Teams aren't going to decide anything right by consensus. You need one or two programmers on your team that have strong-leadership skills and generally just kick ass, and let them decide.


> Once you start using a bug-tracker the bug database grows and grows, and that data is not easy to migrate to something else.

If it's a new project, why would you need the old bugs?

Rereading that, I realize it sounds flip, but realistically the way things work here is that we get the critical bugs fixed, we launch, we get the annoying bugs fixed, and then we promptly forget about everything that's left and go start a new project. There's nothing wrong with reverting to e-mail, or index cards, or permanent marker on the back of your hand for the next project. The bug database is huge - literally millions of bugs - but realistically they're all either fixed or won't be fixed. People only care at the margins, the projects that are actively being worked upon.

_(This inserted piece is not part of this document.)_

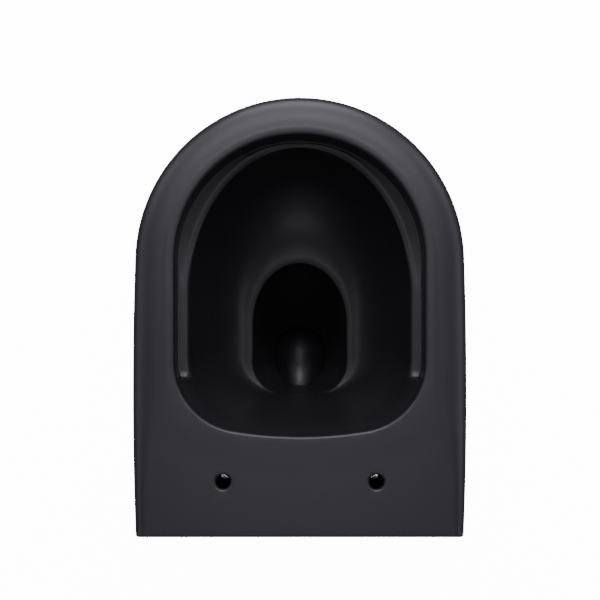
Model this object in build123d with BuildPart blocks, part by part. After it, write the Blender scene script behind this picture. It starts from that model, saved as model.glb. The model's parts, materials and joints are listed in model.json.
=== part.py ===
from build123d import *
from math import atan2, cos, radians, sin, sqrt
import os

# Wall-hung WC pan: rimless bowl, P-trap, full skirt and concealed wall fixings.
# +Z is up, the wall is the plane y = 0 and the round front points to -Y.
# The origin is midway between the two wall studs. Millimetres.

# Driving dimensions of the body
WIDTH = 358
LENGTH = 471
HEIGHT = 335
RIM_TOP = 80                 # the studs sit 80 below the rim
BASE_HALF_WIDTH = 100        # the flat underside
BASE_REACH = 200
SIDE_RADIUS = 3960           # the sides are very slightly bowed
WIDEST_Y = -161
WALL = 10                    # glazed ceramic thickness
BOWL_WALL = 9
DECK = 12                    # rim and deck plate
RIM_EDGE_FILLET = 9
LIP_FILLET = 5.5

# Bowl opening, seen from above
OPENING_RADIUS = 133.5       # half width, and the radius of the round front
OPENING_CENTRE_Y = -297
OPENING_REAR_Y = -109
OPENING_CORNER = 75
OPENING_BOW = 440            # radius of the bowed rear edge
BOW_RATIO = 3.3              # the same bow inside the bowl, for each half width

# Bowl, at the ledge and at the edge of the sump
BOWL_HALF_WIDTH = 120
BOWL_FRONT_Y = -419.5
BOWL_CENTRE_Y = -262         # the half ellipse of the front starts here
BOWL_REAR_Y = -119
BOWL_CORNER = 66
SUMP_HALF_WIDTH = 54
SUMP_FRONT_Y = -296
SUMP_CENTRE_Y = -225
SUMP_REAR_Y = -143
SUMP_CORNER = 38

# Levels inside the bowl
LEDGE_DEPTH = 42             # flush ledge below the rim
SUMP_DEPTH = 185             # edge of the sump below the rim
SHROUD_Y = -168              # the ledges end here, at the flush outlets
SHROUD_STEP = 16             # height of the upright foot of the shroud
SHROUD_LEAN = 0.1            # how far the foot has leaned out at its top, as a share
SHROUD_WALL = 4

# Trap: dip and weir are levels of the waterway's centre
TRAP_BORE = 30               # radius of the waterway
TRAP_WALL = 8
TRAP_MOUTH_Y = -192
TRAP_MOUTH_CORNER = 24
DIP_Z = -210
DIP_END_Y = -150
DIP_BEND = 50
WEIR_Z = -95
WEIR_Y = -70
WEIR_BEND = 45
WEIR_END_Y = -40

# Connections on the wall side
OUTLET_Z = -100
SPIGOT_RADIUS = 51
SPIGOT_BORE = 41
SPIGOT_LENGTH = 48
SPIGOT_EDGE = 1.5
CONE_LENGTH = 14
CONE_RISE = 2                # the waterway comes in slightly above the spigot's centre
INLET_Z = 35
INLET_BORE = 27.5
INLET_WALL = 5
STUD_X = 90                  # half of the 180 stud spacing
STUD_HOLE = 6.5              # clearance for an M12 stud
SEAT_X = 82                  # half of the 164 seat hinge spacing
SEAT_Y = -59.5
SEAT_HOLE = 7.75

# Back web and its windows for the fixing blocks
WEB_BACK_Y = -3
WEB_FRONT_Y = -13
WEB_BOTTOM_Z = -62
SPIGOT_CLEARANCE = 12        # room round the spigot for the connector
SHELF_WIDTH = 32
SHELF_FRONT_Y = -78

# Fixing block, one on each stud
BLOCK_WIDTH = 32
BLOCK_REAR = 30              # length of the part that the stud goes through
BLOCK_BOTTOM_Z = -26
BLOCK_TOP_Z = 16
BLOCK_FILLET = 2
POST_CHAMFER = 1.5
ARM_WIDTH = 24
ARM_REAR_Y = -16
ARM_TOP_Z = -13
POST_FRONT_Y = -71
POST_REAR_Y = -48
POST_TOP_Z = 12
SLEEVE_WALL = 2.5
SLEEVE_GAP = 0.5
SLEEVE_FRONT_Y = -14
WASHER_RADIUS = 12
WASHER_THICKNESS = 2.5
NUT_FLATS = 18
NUT_THICKNESS = 10
NUT_BORE = 6.1

# Clamp screw and foot
SCREW_RADIUS = 5
SCREW_LENGTH = 40
SCREW_CHAMFER = 0.8
SCREW_TIP = 3
TIP_LENGTH = 4
KEY_FLATS = 5
KEY_DEPTH = 6
RUNNING_FIT = 0.08
FOOT_SIZE = 21
FOOT_TOP_Z = -33
FOOT_SOLE_Z = -42            # underside of the foot, straight below the screw
RAMP_ANGLE = 12
CLAMP_GAP = 0.3              # between pieces that move past each other
PAD_SIZE = 28
PAD_THICKNESS = 3
PAD_CORNER = 3

# Flush distributor
SPLITTER_HALF_WIDTH = 36
SPLITTER_BACK_Y = -108
SPLITTER_NOSE_Y = -86
SPLITTER_WALL = 2.5
SPLITTER_TOP_Z = 62

# Flush chamber
BOX_HALF_WIDTH = 48
BOX_REAR_Y = -72
BOX_BOTTOM_Z = -5
BOX_WALL = 7
BOX_REACH = 30               # reaches into the bowl's wall and is trimmed to it
CHANNEL_OUTSIDE = 24         # channel walls, measured out from the opening
CHANNEL_INSIDE = 17

# Construction
LOFT_ANGLES = range(0, 91, 15)       # stations of a quarter ellipse, in degrees
PAST = 1                             # how far a cut runs past a face

# Levels worked out from the above
LEDGE_Z = RIM_TOP - LEDGE_DEPTH
SUMP_Z = RIM_TOP - SUMP_DEPTH
BOTTOM_Z = RIM_TOP - HEIGHT
DECK_UNDERSIDE_Z = RIM_TOP - DECK
FLANGE_UNDERSIDE_Z = LEDGE_Z - WALL
BOX_DEPTH = BOX_REAR_Y - OPENING_REAR_Y + BOX_REACH
WINDOW_WIDTH = BLOCK_WIDTH + 2 * (SLEEVE_WALL + SLEEVE_GAP)
WINDOW_HEIGHT = BLOCK_TOP_Z - BLOCK_BOTTOM_Z + 2 * (SLEEVE_WALL + SLEEVE_GAP)
WINDOW_Z = (BLOCK_TOP_Z + BLOCK_BOTTOM_Z) / 2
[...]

> But in practice a scrum meeting turns out to be just your average status report you give your manager

I don't give status reports to my manager. The important part is that my peers know what I'm doing, and it's much easier to tell them all at once than individually. That is, if they care - which is why we don't do them if people don't find them helpful.

We're also allowed to say "I did nothing today" at the stand-ups, with no questions asked (though I suppose if that became "I did nothing this week", some questions might be asked). It's actually the managers that say this most often, because they waste the most time in meetings.

> For an epic example of such a train-wreck, go read "Dreaming in Code".

Read it. IMHO their problem was that they never pinned down the goals for the project in a way that was concrete enough that you could say, "This is what Chandler is, and this is why it's important." If you can't do that, you've lost regardless of your process and how many superstars you have on the team.

The reason they kept running around in circles concerning coding conventions is that they had nothing else to concern themselves with. If you know why you're doing something, you're much more inclined to say "Let's move on and not argue over bikesheds, because we want to get some real work done."

> Teams aren't going to decide anything right by consensus.

Every team I've been on here has done just that. Consensus doesn't mean that there's no decider, or even that everybody agrees. It means that everybody's been asked, and a solution has been proposed, and everyone is content enough with that solution to move forward. Oftentimes, that's because they find it more work to argue than to just hold their tongue and do it, but the net effect is that they can do something and at least see whether they were right or wrong.